My reading of Ben is that he's an inherently decent guy who never lets his circumstances define his moral code.
The current logic parallels some of the problems I had with the 90s Clone Saga's take on Peter. You can write a story in which it's feasible that Peter would unintentionally strike his pregnant wife, but that doesn't make it a good idea. And once you've gone there it's really hard to step back from the stigma you've attached to someone who's supposed to be a hero.
It will bring an additional twist if we see kingpin and all the other villains he resurrected hunting for him and he has to turn to not peter but Kaine for help. Will Kaine help his former brother and idol or will he just kill him?
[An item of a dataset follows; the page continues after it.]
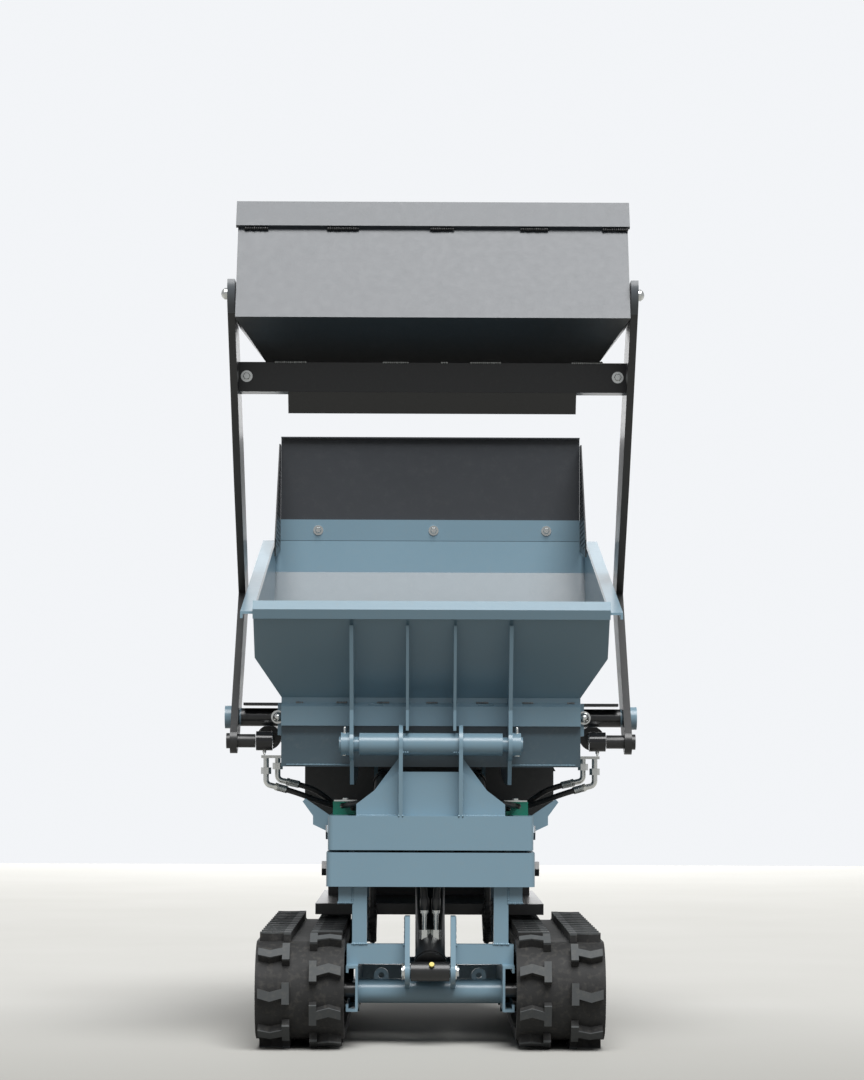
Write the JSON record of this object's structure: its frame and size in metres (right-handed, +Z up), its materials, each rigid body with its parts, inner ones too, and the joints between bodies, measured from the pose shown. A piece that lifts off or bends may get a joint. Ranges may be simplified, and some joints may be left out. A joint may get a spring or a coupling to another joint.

I wholeheartedly agree. Ben's looked at the abyss, and had many momentary breakdowns. However, he endures, even moreso than Peter. However, while I love watching Ben and Peter get along, it may be good for them to have a minor falling out, to say the things that they've likely been holding back. I think that if that happens, it would open the door to the conversation between Kaine and Ben that at least a few of us have been anticipating for some time...
As originally written, Ben Reilly never abandoned his moral code even when he felt like he was genetic garbage. The writers made an explicit point of this by way of comparison with Peter's reaction when he discovered he was the clone. Now, I don't particularly buy into the way Peter was depicted in Maximum Cloneage, and I pretty much pass over it entirely in my head canon. But at least it's a little easier to walk back from that because it so obviously contradicts Peter Parker's massive comics history. (Even accepting he was the clone, he had more comics to his credit at this point than the original.)
But with Ben, the villainy scheme takes on a bit more weight because there's only two other stories to compare it with: the original and the 90s Clone Saga.
Maybe, but I can't say I feel like the ends justify the means. And you could just as easily create tension with Ben noting that Peter screwed things up with MJ in spite of having everything handed to him (from Ben's clone perspective).Although, I can't help but wonder: maybe this dip into villainy is really just about putting Ben into a position where he and Peter aren't treating each other like best buddy brothers.